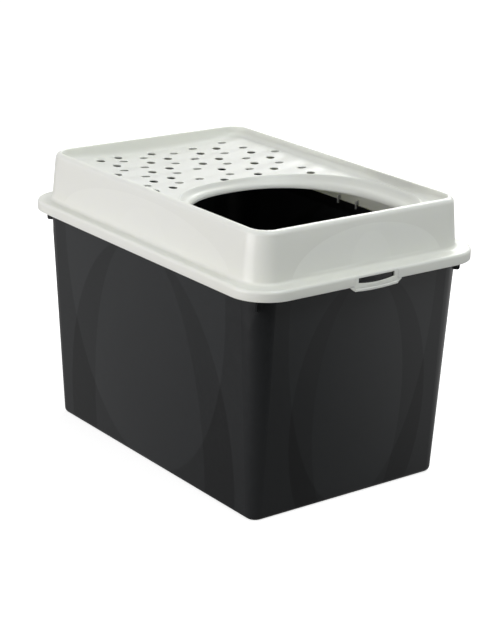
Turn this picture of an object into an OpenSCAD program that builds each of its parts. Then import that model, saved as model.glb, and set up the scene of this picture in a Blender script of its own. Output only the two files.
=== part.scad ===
// Top entry litter box: a drafted tub with a latched lid. The lid has a sunken,
// perforated tread and a large arched entry with a rolled collar.
// Millimetres. +Z up, origin under the middle of the tub, entry end towards -Y.

/* [Tub] */
// How far the tub's foot lies inside the lid's flange, at each side
foot_in_w = 35.5; // [33.5:0.5:46.5]
// How far the tub's foot lies inside the lid's flange, at each end
foot_in_l = 41.5; // [39.5:0.5:54.5]
// Outer corner radius of the tub at the floor
foot_corner_r = 15.5; // [14:0.5:20]
// Draft of the tub walls, degrees from upright
tub_draft = 3.15; // [2.8:0.05:3.2]
// Thickness of the tub walls
tub_wall = 2.6; // [2:0.1:3.2]
// Thickness of the tub floor
tub_floor = 3; // [2.4:0.1:4]
// Rounding where the tub walls meet the floor, outside
foot_edge_r = 8; // [5:0.5:10]
// Height of the top face of the tub's shelf, which carries the lid
shelf_z = 331.8; // [300:0.2:340]
// Thickness of the shelf
shelf_t = 2.6; // [2:0.1:3.5]
// Depth of the shelf's turned-down edge, from the shelf's top face
shelf_edge_h = 9.5; // [6:0.5:11]
// Height of the upstand inside the lid, above the shelf
upstand_h = 8.2; // [4:0.2:12]
// Thickness of the upstand
upstand_t = 2.2; // [1.6:0.1:3]
// Depth of the four corner fins below the shelf's top face
fin_h = 31; // [20:1:40]
// How far the fins stand out from the tub's corners
fin_out = 8.5; // [5:0.5:10]
// Thickness of the fins
fin_t = 2.2; // [1.5:0.1:4]

/* [Lid flange] */
// Width over the lid's flange
flange_w = 393; // [360:1:430]
// Length over the lid's flange, without the latch lips
flange_l = 569; // [520:1:620]
// Corner radius of the flange
flange_corner_r = 53; // [49:1:56]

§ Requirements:
Print the whole listing exactly as it is.

§ Reply to the task:
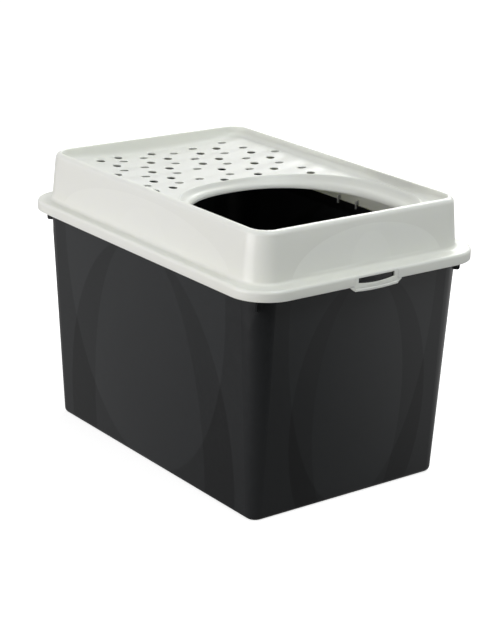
Turn this picture of an object into an OpenSCAD program that builds each of its parts. Then import that model, saved as model.glb, and set up the scene of this picture in a Blender script of its own. Output only the two files.
=== part.scad ===
// Top entry litter box: a drafted tub with a latched lid. The lid has a sunken,
// perforated tread and a large arched entry with a rolled collar.
// Millimetres. +Z up, origin under the middle of the tub, entry end towards -Y.

/* [Tub] */
// How far the tub's foot lies inside the lid's flange, at each side
foot_in_w = 35.5; // [33.5:0.5:46.5]
// How far the tub's foot lies inside the lid's flange, at each end
foot_in_l = 41.5; // [39.5:0.5:54.5]
// Outer corner radius of the tub at the floor
foot_corner_r = 15.5; // [14:0.5:20]
// Draft of the tub walls, degrees from upright
tub_draft = 3.15; // [2.8:0.05:3.2]
// Thickness of the tub walls
tub_wall = 2.6; // [2:0.1:3.2]
// Thickness of the tub floor
tub_floor = 3; // [2.4:0.1:4]
// Rounding where the tub walls meet the floor, outside
foot_edge_r = 8; // [5:0.5:10]
// Height of the top face of the tub's shelf, which carries the lid
shelf_z = 331.8; // [300:0.2:340]
// Thickness of the shelf
shelf_t = 2.6; // [2:0.1:3.5]
// Depth of the shelf's turned-down edge, from the shelf's top face
shelf_edge_h = 9.5; // [6:0.5:11]
// Height of the upstand inside the lid, above the shelf
upstand_h = 8.2; // [4:0.2:12]
// Thickness of the upstand
upstand_t = 2.2; // [1.6:0.1:3]
// Depth of the four corner fins below the shelf's top face
fin_h = 31; // [20:1:40]
// How far the fins stand out from the tub's corners
fin_out = 8.5; // [5:0.5:10]
// Thickness of the fins
fin_t = 2.2; // [1.5:0.1:4]

/* [Lid flange] */
// Width over the lid's flange
flange_w = 393; // [360:1:430]
// Length over the lid's flange, without the latch lips
flange_l = 569; // [520:1:620]
// Corner radius of the flange
flange_corner_r = 53; // [49:1:56]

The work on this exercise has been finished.